The premises welcome you into what is now the new corporate face of Where’s Everybody? (WE). To introduce us to this new identity was a young (28-year-old), straight-talking, account graduate – Janet Bonanno Silvio, WE’s new general manager.
What is happening to Where’s Everybody?
The long and short of it is that WE is carrying out a restructuring – or rather a structuring – exercise and moving ahead. WE was set up as a television programme company way back in 1999 by Peppi Azzopardi, Lou Bondi and PJ Vassallo on the strength of Azzopardi’s and Bondi’s reputations as television presenters. The partnership has now extended its services in a number of areas – marketing, public relations, advertising and consultancy, events – creating WE’s own ‘house of brands’.
As Janet said, “WE’s human resources is of such high calibre that it can go further, exploring new opportunities and projects, eventually beyond the media field.
“Apart from our human resources, I feel that our strength lies in our track record, from Xarabank to Bondiplus, from Strina to the Classic Rock Festival, from the EU entry celebrations to the CHOGM opening ceremony. WE strives to be market leaders and have good foundations on which to build.”
This TV season, apart from producing PBS’ flagship television programmes Xarabank and Bondiplus, WE has also produced two new programmes, U l-Kotra qamet f’daqqa u ghajtet, a satirical programme aired on Tuesdays after Bondiplus and Tikka (fuq kollox), featured every day just before the eight o’clock news. Apart from new programmes, WE is also venturing in the field of musical productions and training courses.
The three partners have now agreed that it is time for the company to ‘get corporate’. The company had been run by its ‘mad’ founders (Lou Bondi’s words) for far too long, and with the company now employing 35 people and diversifying into subsidiary companies, it was time to put in a new structure, which is where Janet came in.
Janet graduated as an accountant in 2001 and spent six years working in the audit field. Apart from working in the audit field, she spent nearly three years with Dhalia Group of Companies, working up to the post of Administration Manager.
WE and the media was a step in the dark for Janet. But she has taken on her new role as WE’s general manager with great enthusiasm. She feels that a corporate structure is essential to coordinate, oversee and manage the accounts, administration and IT functions of the company. By doing so, she will be relieving the directors from these humdrum but essential roles, which will give them more time to be what they are really good at: creative.
WE is a young team, with a lot of energy and potential, she feels.
There is widespread perception that WE is a politically-biased company that gets its high-profile programmes through its political connections.
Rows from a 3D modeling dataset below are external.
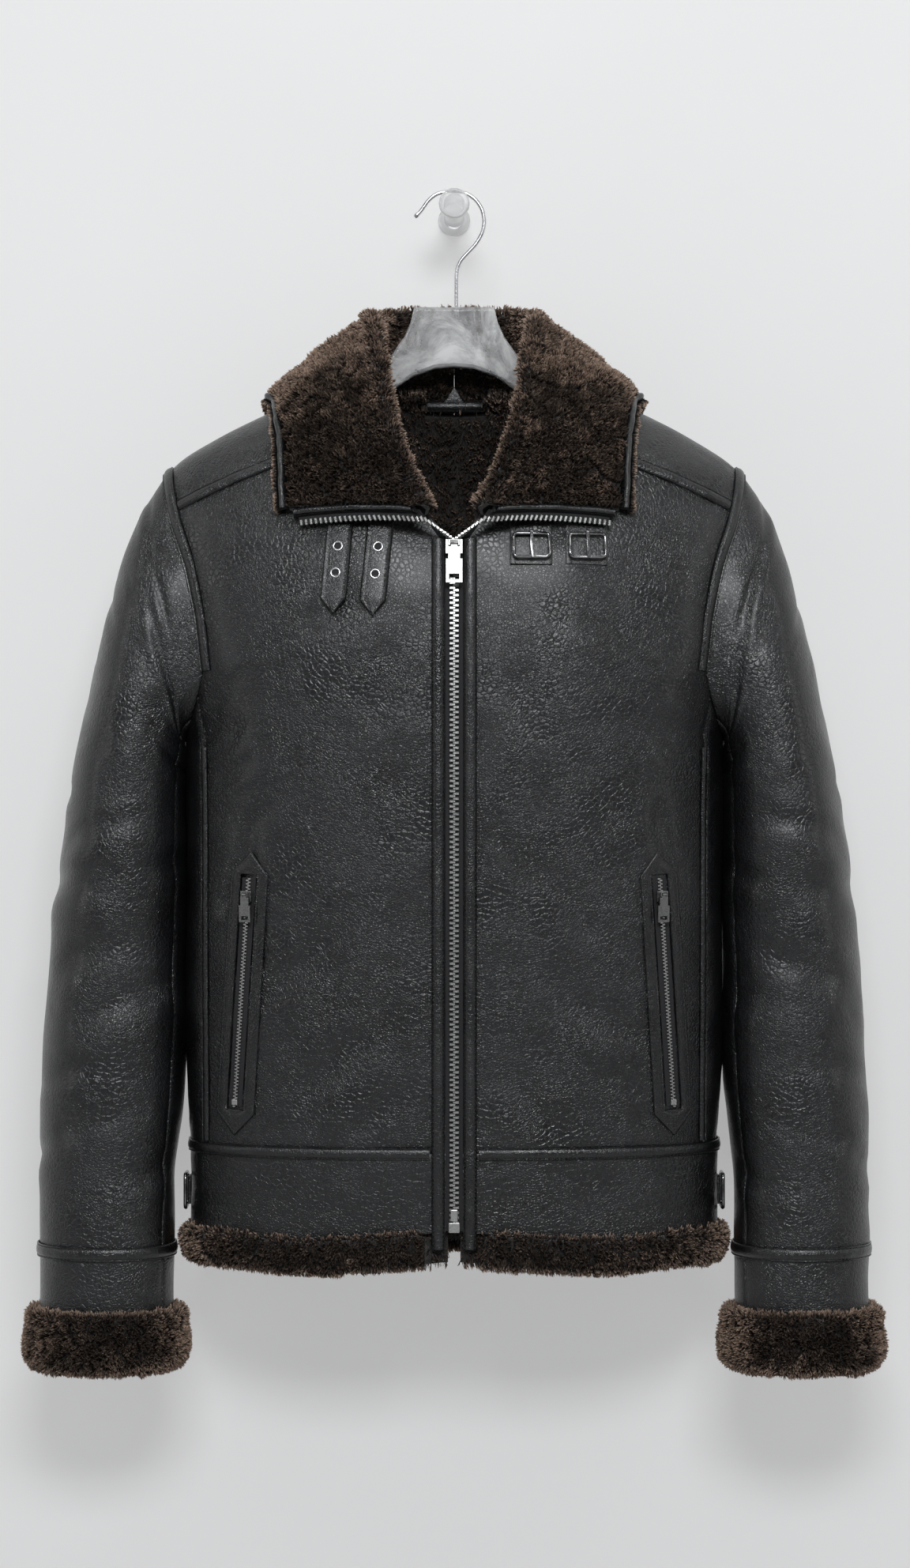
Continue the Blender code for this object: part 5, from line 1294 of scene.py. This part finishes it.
def make_hem():
    """The fur edge under the waistband; behind the plackets it keeps to the cloth's own face."""
    rings = []
    for angle, side in fine_waist(110):
        point, normal = skin(angle, band_low_z(angle, side), side)
        rings.append((point, unit(normal * np.array([1, 1, 0]))))
    rings[0] = (rings[0][0] - np.array([HEM_REACH, 0, 0]), rings[0][1])
    rings = [(flip(point, -1), flip(out, -1)) for point, out in rings] + rings[-2::-1]
    points, normals, table = ring_surface(rings, HEM_FUR, 4.2)
    thin = np.ones(len(points))
    for j, (place, out) in enumerate(rings):
        from_middle = abs(place[0])
        if from_middle < 26 and place[1] < BODY_CENTRE_Y:
            limit = -4.5 if from_middle < 17.5 else mix(-4.5, 4.0, (from_middle - 17.5) / 8.5)
            points[j] -= np.clip((points[j] - place) @ out - limit, 0, None)[:, None] * out
            points[j][:, 2] -= np.clip(points[j][:, 2] - (place[2] - 2.5), 0, None)
            thin[j] = 0.25 if from_middle < 17.5 else 1.0
    base = tube("hem_hide", points, FUR_SKIN, replaces=["hem_fur"])
    # little pile is needed where the edge faces in and up
    shown = np.concatenate([table, table[:1]])
    weight = np.where((shown[:, 0] < -8) & (shown[:, 1] > -18), 0.25, 1.0)
    pile = fur("hem_pile", ringed(points), ringed(normals), 46000, 6.4, 300, (0, 0, -0.3), 0.74, 6.0,
               thin[:, None] * weight)


def make_cuffs():
    turns = np.arange(0, 360, 4.0)
    for side_name, sign in SIDES:
        places = [sleeve_skin(12.0, turn) for turn in turns]
        level = np.array([1, 1, 0])
        rings = [(flip(point, sign), flip(unit(normal * level), sign)) for point, normal in places]
        points, normals, table = ring_surface(rings, CUFF_FUR, 4.4)
        base = tube(f"cuff_{side_name}_hide", points, FUR_SKIN, True, [f"cuff_fur_{side_name}"])
        points, normals = (np.concatenate([grid, grid[:1]]) for grid in (points, normals))
        shown = np.concatenate([table, table[:1]])
        weight = np.where((shown[:, 0] < -6) & (shown[:, 1] > -34), 0.25, 1.0)
        groove = 1 - 0.75 * np.exp(-((shown[:, 1] + 9) / 2.2) ** 2) * (shown[:, 0] > 0)
        # the turned-up band's join, on the side towards the body
        join = 1 - 0.8 * np.exp(-((np.append(turns, 360) - 205) / 3.5) ** 2)
        pile = fur(f"cuff_{side_name}_pile", ringed(points), ringed(normals), 34000, 6.6, 400 + sign,
                   (0, 0, -0.1), 0.74, 6.0, join[:, None] * (weight * groove))


def make_lining():
    """Pile on the inside of the back, where the open neck shows it, thin at the seams and the loop."""
    zs, xs = np.linspace(-136, -345, 50), np.linspace(-118, 118, 60)

    def place(j, i):
        across, sign = abs(xs[i]), 1 if xs[i] >= 0 else -1
        point, normal = skin_x(across, min(zs[j], ridge_z(across) - 8), BACK)
        return flip(point - normal * (WALL - 0.6), sign), flip(-normal, sign)
    points, normals = surface_grid(len(zs), len(xs), place)
    # the seams run down the middle, under the collar stand and across the back
    span, height = np.abs(points[..., 0]), points[..., 2]
    seams = np.minimum(np.minimum(span, np.abs(height + 146)), np.abs(height + 166 + 0.0004 * span**2))
    thin = 1 - 0.93 * np.exp(-(seams / 1.9) ** 2)
    thin *= np.where((span < LOOP_HALF + 3) & (np.abs(height + 146.5) < 9.5), 0.03, 1.0)
    fur("neck_lining_pile", points, normals, 30000, 5.2, 500, (0, 0, -0.3), width=0.8, weights=thin)


# Zips

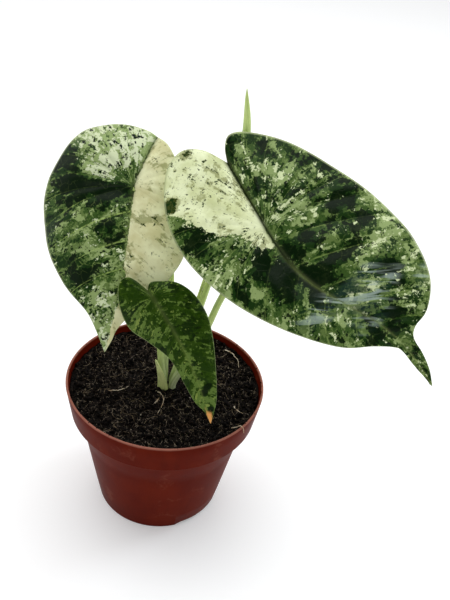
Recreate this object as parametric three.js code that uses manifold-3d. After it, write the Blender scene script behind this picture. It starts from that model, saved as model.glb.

Janet accepts the perception is there, but if people were to view WE’s programmes without bias, they would find them objective. Incidentally, she adds, no political party has ever taken a case against WE to the Broadcasting Authority. Besides, she added with a knowing smile, the company is certainly not partisan in its intake – some of its best human resources came from Super One and they chose to work at WE.